Launch Industry Awaits Clinton Policy

The Clinton administration is putting the finishing touches on its formal space transportation policy, which is expected to be announced around July 20 -- the 25th anniversary of the Apollo 11 moon landing.

The Clinton administration is putting the finishing touches on its formal space transportation policy, which is expected to be announced around July 20 -- the 25th anniversary of the Apollo 11 moon landing.

The nation's launch policy has been one of the most difficult space issues for the administration and will be especially scrutinized by the struggling U.S. launch industry. The new National Science and Technology Council is putting together a final version of the launch policy for the White House to approve.

"The administration is very close to finalizing the policy," said Marc Johansen, assistant director for space at the White House Office of Science and Technology Policy.

The administration's policy seeks to advance the stalled U.S. space launch modernization program in a manner that satisfies military and commercial interests. Drafts of the launch policy separate the roles of the Department of Defense and NASA. DoD would be given the responsibility to modernize current launch vehicles and NASA would be charged with developing new launch technologies, said Johansen.

Therefore NASA would be responsible for developing reusable single-stage-to-orbit, or SSTO, vehicles. Gen. Daniel Graham, chairman of the board for the Space Transportation Association, said he worries about NASA being in the lead on SSTO technology.

He said he fears there will be a tendency to create a vehicle that would just be a follow-on to the space shuttle, instead of developing a reusable vehicle with commercial uses. SSTO technology could "radically change the cost of space launch" and could cause an "explosion of space uses," including tourism, he said.

Elaine David, counsel for the House Subcommittee on Space, commended the administration's plan to clearly divide NASA and DoD responsibilities. She is "relieved" Congress will not have to fund another joint program, she said.

Last month the administration announced two space policies that focus on converging agency responsibilities; one deals with the Landsat remote sensing satellite program, the other combines the U.S. civilian and military weather satellites into a single system (WT, May 19).

Drafts of the administration's launch policy suggest that more attention is being paid to industry, said Gen. Graham. Keith Calhoun-Senghor, director of the Commerce Department's Office of Air and Space Commercialization, said that under the administration's space policy "the government won't be making decisions in a vacuum."

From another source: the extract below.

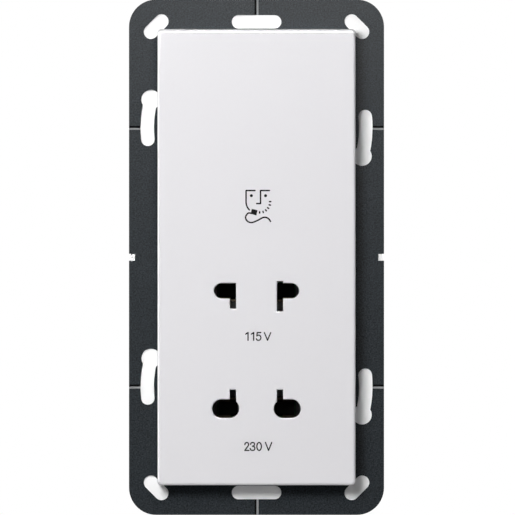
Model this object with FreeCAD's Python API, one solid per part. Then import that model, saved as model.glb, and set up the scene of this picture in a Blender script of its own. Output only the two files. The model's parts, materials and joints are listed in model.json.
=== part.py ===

Peter Diamandis, vice president for commercial space programs at Rockville, Md.-based CTA Inc., said he approves of putting NASA in charge of new technologies. It is like going "back to the basics," since NASA's charter is based on a research and development mission, said Diamandis.

However he is worried about funding, since new technology projects like the SSTO are large-budget items and NASA's budget "isn't what it used to be."

The administration's policy also deals with the government's excess ballistic missiles, which the U.S. launch industry had hoped the government would sell.

But the Pentagon argued the missiles were government assets and cited concern with liability and national security issues, said OSTP's Johansen. Under drafts of the policy, the Pentagon will retain the missiles, he said. There are about 400 excess ballistic missiles in the United States.

CTA's Diamandis criticized the government's decision to not sell its excess ballistic missiles. "The U.S. is missing an opportunity to move its low-earth orbit (or LEO) industry significantly forward."

Using the ballistic missiles would have lowered launch costs dramatically, thus enhancing a potential market in space, Diamandis said.

The administration policy on missiles does open the door to industry a crack. Johansen said when the government is going to launch on the refurbished missiles, it will allow private industry to bid for providing a cheaper, more efficient launch.

Meanwhile, on May 24, Colorado Republican Rep. Joel Hefley introduced a bill that would establish a for-profit firm to launch satellites for domestic and foreign customers as well as for the federal government.

The corporation would decide what type of new rockets to build, then would turn to the U.S. aerospace industry to develop the new launch vehicles. Hefley argues that the corporation would jump-start the U.S. launch industry, which has lost 70 percent of its business over the last 10 years to foreign competition.

"The American airline industry didn't take off until the government began using it to fly mail," Hefley said in a news release. "It's the same thing with this bill. My proposal would save the government money in the long run."

Hefley's bill does not introduce a novel idea. A Pentagon launch modernization study, submitted to Congress on May 6, examined the possibility of forming a corporation and concluded it would need $3.5 billion in government funds for the first five to seven years.

The panel, led by Lt. Gen. Thomas Moorman, vice commander of Air Force Space Command in Colorado Springs, concluded that "absent a major breakthrough in the commercialization of space," the corporation approach isn't needed now. But the approach should continue to be examined, the Moorman report said.

The administration's space transportation policy does not endorse creating a commercial launch business or anything similar to what Hefley's bill would establish, Johansen said.

The first public announcement of the administration's space transportation policy is likely to come in late July.